Implementation Roadmap
A phased implementation is usually the safest approach for professional services firms. It reduces disruption while allowing process maturity to improve over time.
| Phase | Objectives | Key Deliverables |
|---|---|---|
| 1. Discovery and process design | Define target operating model and pain points | Process maps, KPI framework, billing rules, governance model, application scope |
| 2. Foundation setup | Configure core master data and controls | Clients, service catalog, rate cards, chart of accounts, roles, approval matrices |
| 3. Commercial to project integration | Connect CRM, Sales and Project workflows | Opportunity stages, quotation templates, project auto-creation, task templates |
| 4. Resource and time management | Improve staffing and time capture discipline | Planning setup, skills matrix, timesheet policies, reminders, approvals |
| 5. Billing and financial automation | Accelerate invoicing and profitability reporting | Billing rules, expense integration, subcontractor cost capture, dashboards |
| 6. Support, optimization and AI | Extend value and improve intelligence | Helpdesk integration, AI use cases, advanced analytics, continuous improvement backlog |
Best Practices for a Successful Rollout
- Start with service delivery and billing process design, not just module selection.
- Standardize service products, project templates and rate structures early.
- Define mandatory data fields for opportunities, projects and timesheets.
- Keep customizations limited unless they support a clear business requirement.
- Pilot with one practice or business unit before enterprise-wide rollout.
- Train project managers and consultants on why data quality affects margin and cash flow.
- Establish a governance board with sales, delivery, finance, HR and IT representation.
- Review dashboards weekly during stabilization to catch adoption and process issues quickly.
- Use Documents, Knowledge and Sign to formalize SOPs, contracts and change control.
Common Mistakes to Avoid
- Treating ERP as an accounting project instead of an end-to-end operations initiative.

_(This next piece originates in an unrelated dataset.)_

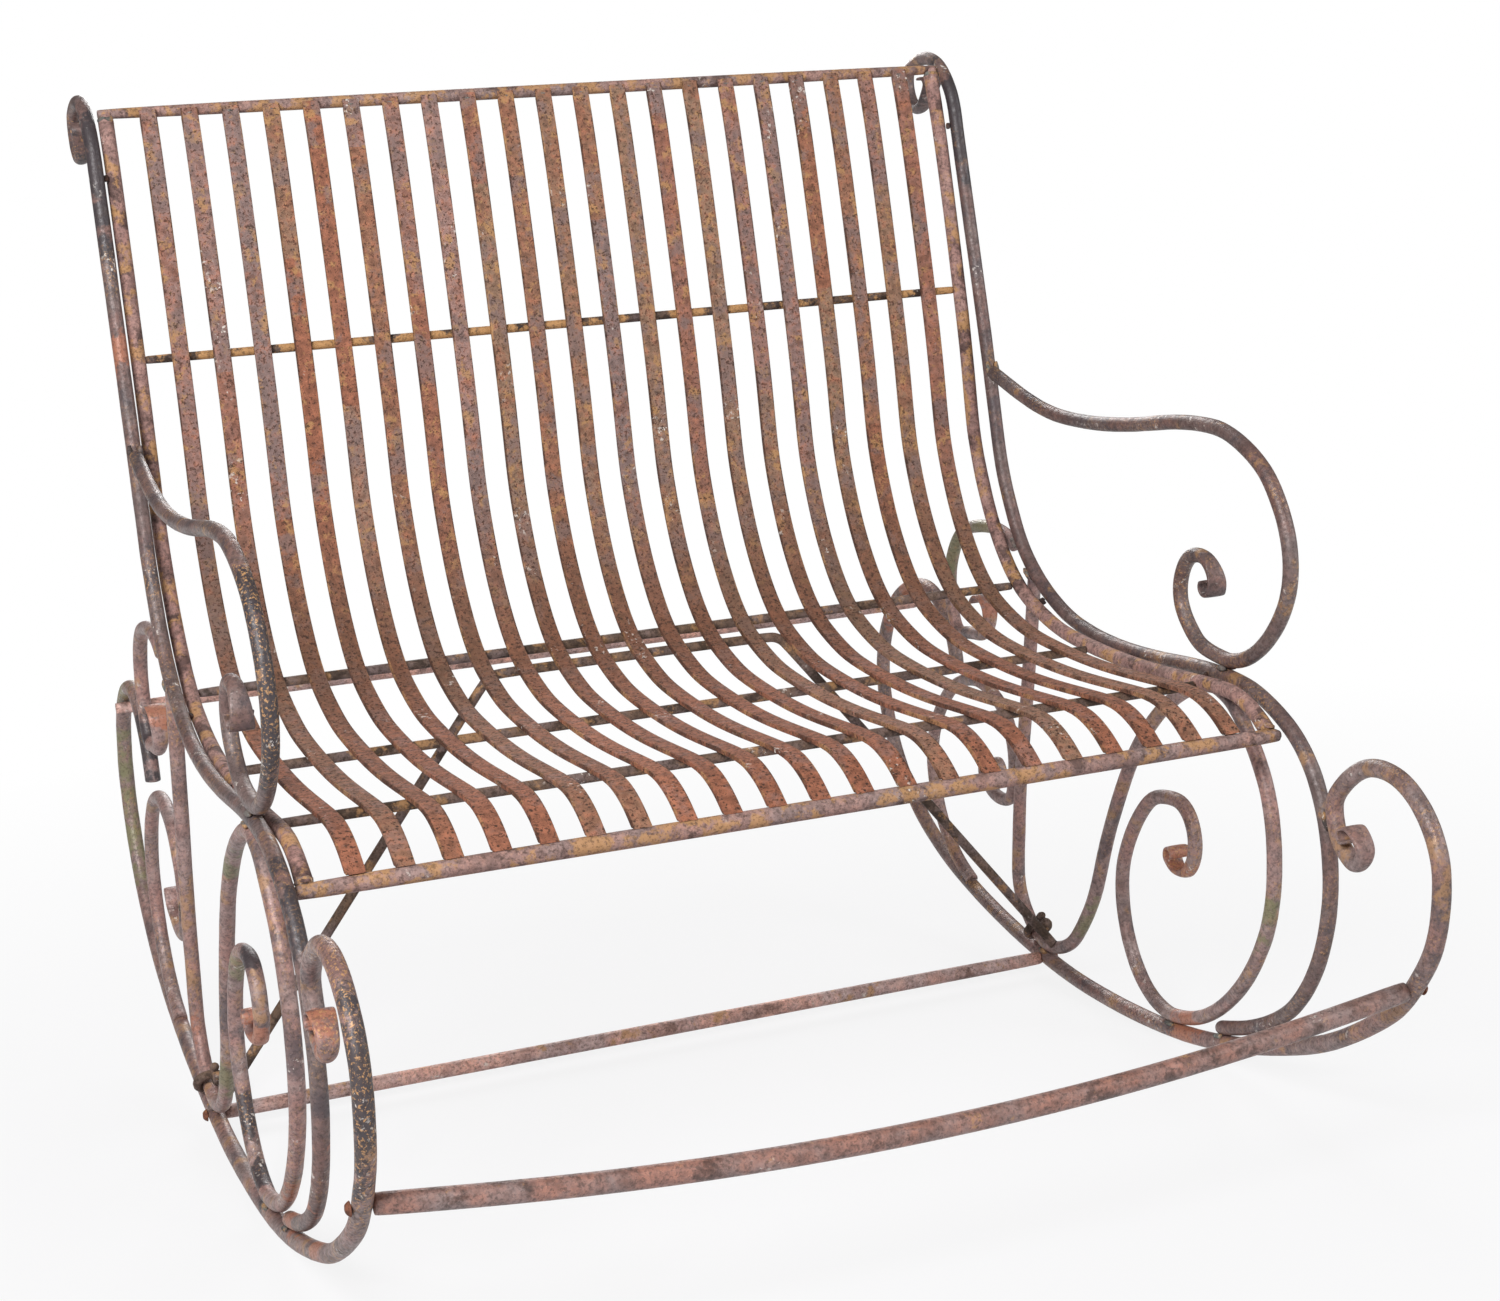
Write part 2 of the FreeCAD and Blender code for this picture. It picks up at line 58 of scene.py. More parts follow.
ACROSS = Vector((1.0, 0.0, 0.0))
UP = Vector((0.0, 0.0, 1.0))
MILLIMETRE = 0.001
SLAT_PITCH = 0.96 / 22     # from the middle of one slat to the middle of the next
FRAME_MIDDLE = 0.499       # from the middle of the bench to the middle of an end frame

MERGED = 0.00001           # points of a mesh that are closer than this become one
TOUCHING = 0.001           # bars that are closer than this touch, and can be welded
QUAD_FACE_ANGLE = math.radians(20)
QUAD_SHAPE_ANGLE = math.radians(70)
END_ANGLE = math.radians(58)       # edges sharper than this are the ends of a bar, which keep an edge

# Rails that the slats end on, with the direction of the slats in the side view
ENDS_OF_SLATS = (("top_rail", (-0.4625, -0.886)), ("front_rail", (0.881, 0.472)))
SLAT_RISE = 0.0055         # of the middle of the slats over the middle of the rails
SLAT_WELD_REACH = 0.80     # how far the welds of the slats lie from the middle of a rail, in its radii
CORNER_WELD_REACH = 0.9    # the same for the welds at the corners of the panel
CORNER_WELD = 0.480        # from the middle of the bench to those welds
GROOVE_DEPTH = 0.0055      # from the middle of two bars to the welds in the grooves beside them

# Half sizes of the weld beads: along the weld, and twice across it
SLAT_BEAD = (0.0085, 0.0026, 0.0026)
CORNER_BEAD = (0.0065, 0.0088, 0.0088)
GROOVE_BEAD = (0.009, 0.0030, 0.0032)
BEAD_LUMPS = 0.22          # unevenness of a bead before it gets its size
CORNER_SEED = 40
SEED_COUNT = 100           # keeps the seeds of the beads from being negative
TOUCH_STEPS = 12           # of the search for the place where two bars touch

# Curls at the ends of the brace, with their places as they are drawn in the side view: a ring round the
# foot of the leg, and the rolled tip beside it
WRAP_PLACE = (0.020, 0.026)
WRAP_AXIS = (0.86, 0.51)
WRAP_RADIUS = 0.0135
WRAP_THICKNESS = 0.0050    # radius of the bar of the ring
TIP_PLACE = (0.002, 0.043)
TIP_INWARD = 0.004         # from the middle of the end frame towards the middle of the bench
TIP_RADIUS = 0.0080
TIP_THICKNESS = 0.0046
TIP_TURN = math.radians(300)
CURL_LUMPS = 0.0004

# Welds of the end frames: two bars and about where they touch in the side view, in millimetres
FRAME_WELDS = (
    ("arm", "side_bar", -352, 484), ("arm", "side_bar", 186, 679), ("leg_scroll", "side_bar", -332, 470),
    ("leg_scroll", "side_bar", 72, 452), ("upper_scroll", "side_bar", 108, 484),
    ("upper_scroll", "rocker", 262, 338), ("leg_scroll", "rocker", -292, 65),
    ("leg_scroll", "rocker", -4, 0), ("side_bar", "rocker", -392, 84), ("side_bar", "rocker", -560, 405),
    ("lower_scroll", "leg_scroll", 80, 203),
)

# Places of the end frames where a coat shows: frame, back and up in millimetres of the side view, and
# how far it reaches, in metres
PAINTED = (
    ("left", -440, 680, 0.110), ("left", -456, 600, 0.080), ("left", 300, 945, 0.120),
    ("right", 300, 945, 0.110), ("left", -725, 400, 0.120), ("left", -458, 472, 0.030),
    ("left", -500, 440, 0.055), ("left", -282, 321, 0.030), ("left", -192, 99, 0.045),
    ("left", -268, 71, 0.040), ("left", 275, 330, 0.060),
)
MOSSY = (
    ("left", 443, 123, 0.110), ("left", 470, 230, 0.090), ("left", 396, 345, 0.080),
    ("right", 261, 451, 0.090), ("right", 191, 485, 0.060), ("left", -222, 398, 0.060),
    ("left", -212, 277, 0.050), ("left", -136, 108, 0.050), ("right", -455, 250, 0.060),
    ("both", -98, 95, 0.070),
)
FRESH = (
    ("right", 396, 345, 0.070), ("right", 445, 305, 0.060), ("both", 179, 392, 0.035),
    ("left", -300, 245, 0.055), ("left", -593, 392, 0.035), ("right", -300, 245, 0.050),
    ("left", -420, 120, 0.050), ("left", 230, 775, 0.040), ("left", -530, 150, 0.040),
    ("right", -331, 60, 0.050), ("left", -544, 259, 0.025), ("left", -516, 193, 0.025),
    ("left", 46, 76, 0.040),
)
GILDED = (
    ("left", -452, 640, 0.130), ("left", -420, 700, 0.080), ("left", -725, 400, 0.150),
    ("right", -300, 245, 0.045), ("left", -640, 470, 0.070),
)

# Where the seat turns up into the back, as drawn in the side view: the slats are darkened round it, partly
# dirt and partly painted shade in the crease
SEAT_BEND = Vector((0.0, 0.080, 0.465))

# Where the camera stands and looks, measured from the bench as it is drawn in its side view, in metres.
# The two rails say how that view was turned and moved when the bench was set down at its balance.
DRAWN_TOP_RAIL = Vector((0.0, 0.336, 1.008))
DRAWN_FRONT_RAIL = Vector((0.0, -0.468, 0.459))
DRAWN_CAMERA = Vector((-0.88513, -2.49177, 1.41069))
DRAWN_AIM = Vector((0.35085656, 0.87260218, -0.33980159))
SENSOR_WIDTH = 36.0        # in millimetres

# Lamps: name, place, size, and the setting that holds the power. All are aimed at the seat.
LAMPS = (
    ("key_lamp", (-2.3, -2.6, 2.7), 1.5, "key_power"),
    ("fill_lamp", (3.0, -1.8, 1.9), 1.5, "fill_power"),
    ("back_lamp", (0.9, 3.4, 2.2), 1.8, "back_power"),
)
LAMP_AIM = (0.0, 0.0, 0.4)

FLOOR_SIZE = 30.0
# How much of the floor shows as pure white: it rises between two distances from the middle of the bench
FLOOR_FADE = (("From Min", 0.7), ("From Max", 2.2), ("To Min", 0.84), ("To Max", 1.0))
WHITE = (1.0, 1.0, 1.0, 1.0)

PIT_BROWN = (0.040, 0.020, 0.014)
GRAIN_BROWN = (0.030, 0.019, 0.016)

# The seat's tints turn into those of the back between these heights
SEAT_TINTS_UP_TO = 0.48
BACK_TINTS_FROM = 0.64
TINT_CHANGES = 2.3         # of one slat, to the metre of its height
TINT_STEP = 0.37           # by which these changes shift from slat to slat
TINT_SEED = 0.6
SLAT_EDGE = (0.168, 0.186) # from the middle of a slat to where its edge begins, in pitches

# Input and output sockets of a Mix node that mixes colours
MIX_INPUTS = (0, 6, 7)
MIX_RESULT = 2


# ---- sizes and colours a user would change ----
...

- Ignoring resource planning and focusing only on timesheets and invoicing.
- Allowing each practice to keep different definitions of utilization and margin.

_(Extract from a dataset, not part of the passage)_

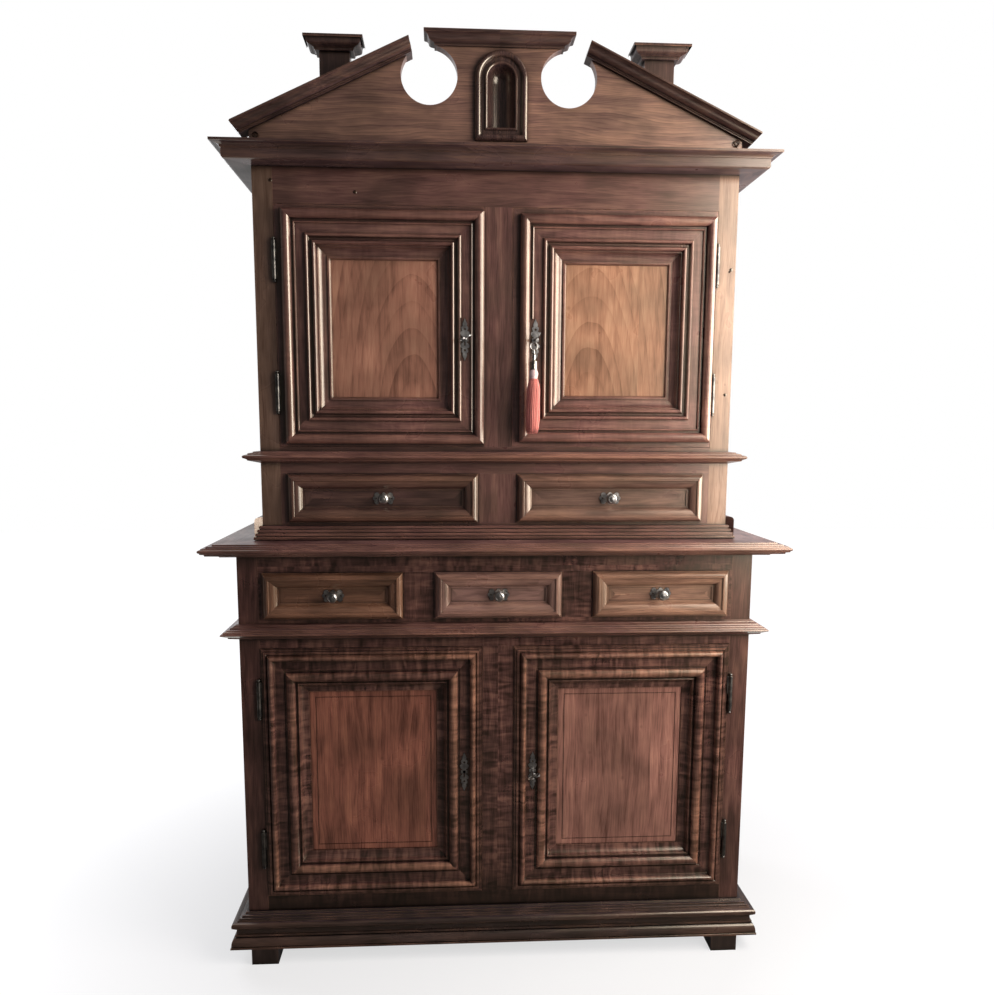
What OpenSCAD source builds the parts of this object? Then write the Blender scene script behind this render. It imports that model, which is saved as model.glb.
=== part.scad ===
// Two-part buffet in walnut: a lower cupboard with three drawers, a set-back upper
// cupboard with two drawers, and a broken pediment with a niche.
// X runs to the right, Y to the back and Z up. X = 0 is the middle of the width, Y = 0 the
// middle of the greatest depth and Z = 0 the floor.

/* [Carcasses] */
// Width of the lower carcass over its posts
lower_w = 1316; // [1280:1:1400]
// Width of the upper carcass over its posts
upper_w = 1202; // [1160:1:1240]
// Depth of the lower carcass
lower_d = 545; // [500:1:600]
// How far the upper front stands behind the lower front
upper_setback = 52; // [40:1:80]
// Section of the lower corner posts
lower_post_w = 51; // [46:1:56]
// Section of the upper corner posts
upper_post_w = 49; // [44:1:54]
// Thickness of the front rails and stiles
rail_t = 30; // [29:1:36]
// Thickness of the side rails
side_rail_t = 24; // [20:1:28]
// How far the side rails stand in from the posts' faces
side_inset = 6; // [3:1:9]
// Thickness of the side panels
side_panel_t = 10; // [8:1:12]
// Thickness of floors, shelves and drawer beds
board_t = 20; // [16:1:24]
// Thickness of the boards of the back
back_t = 14; // [10:1:18]
// Number of boards in each back
back_count = 5; // [3:1:7]
// Gap between one piece of wood and the next
joint_gap = 0.2; // [0.1:0.1:0.3]

/* [Heights] */
// Height of the feet
foot_h = 42; // [34:1:60]
// Height of the lower bottom rail
lower_bottom_rail_h = 125; // [110:1:150]
// Height of the lower door opening
lower_door_h = 673; // [600:1:740]
// Height of the rail between the lower doors and the drawers
lower_mid_rail_h = 74; // [66:1:84]
// Height of the lower drawer openings
lower_drawer_h = 121; // [114:1:134]
// Height of the rail above the lower drawers
lower_top_rail_h = 39; // [34:1:50]
// Thickness of the waist top
waist_t = 38; // [34:1:44]
// Height of the upper bottom rail
upper_bottom_rail_h = 42; // [38:1:50]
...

- Migrating poor-quality client, project or rate data without cleanup.
- Automating approvals that are not clearly owned or documented.
- Underestimating change management for consultants and project managers.
- Building executive dashboards before validating source data quality.
- Skipping post-go-live KPI reviews and process refinement.
Decision Framework for ERP Buyers
Executives evaluating ERP workflow integration for professional services should use a structured decision framework rather than selecting software based only on feature lists.
- Process fit: Can the platform support your billing models, project governance and resource planning needs?
- Integration fit: How well does it connect with payroll, BI, identity, tax and client-facing systems?
- Scalability: Can it support multi-company, multi-currency, multi-location and growth by acquisition?
- Control model: Does it provide adequate approvals, auditability and segregation of duties?
- Usability: Will consultants, project managers and finance teams adopt it consistently?
- Analytics: Can leadership access trusted dashboards for utilization, margin, WIP and forecast?
- Implementation risk: Is the rollout achievable with your internal capacity and partner support?
- Total cost of ownership: What are the long-term implications of customization, hosting and support?
Executive Recommendations
For most professional services firms, the highest-value starting point is integrating CRM, Sales, Project, Planning, Timesheets and Accounting. That combination creates visibility across the revenue lifecycle and addresses the most common pain points around forecasting, staffing, billing and profitability.
If the organization also runs recurring support or managed services, add Helpdesk and Subscriptions early. If document control, approvals and contract governance are weak, prioritize Documents, Sign and Knowledge. For firms with complex labor costing or regional workforce requirements, include HR and Payroll in the architecture review even if payroll remains in a separate system initially.
Leadership should sponsor the program as an operating model transformation, not just a software deployment. Success depends on common definitions, disciplined data capture, clear ownership and a willingness to redesign workflows across departmental boundaries.
Future Outlook
Professional services ERP is moving toward more predictive, automated and client-centric operating models. Over the next several years, firms will increasingly expect ERP platforms to provide real-time margin intelligence, AI-assisted staffing recommendations, automated project risk alerts, conversational analytics and tighter integration between delivery, support and customer success.
Cloud ERP will remain the preferred model for most firms, especially those with distributed teams and acquisition-driven growth. At the same time, governance expectations will rise. Buyers will look for stronger auditability, better data lineage, more granular access controls and clearer AI oversight.
The firms that benefit most will be those that treat ERP workflow integration as a foundation for continuous operational intelligence. In professional services, better decisions come from better process design, better data and better execution discipline.
Conclusion
Professional services operations intelligence is not achieved through dashboards alone. It is built by integrating workflows across sales, delivery, finance, HR and support so that data is captured once, governed properly and used consistently. Odoo offers a practical platform for this transformation when implemented with clear process design, realistic governance and phased execution.
For firms struggling with utilization visibility, billing delays, margin uncertainty or fragmented reporting, ERP workflow integration can create measurable operational and financial value. The key is to align technology with service delivery strategy, management controls and long-term scalability.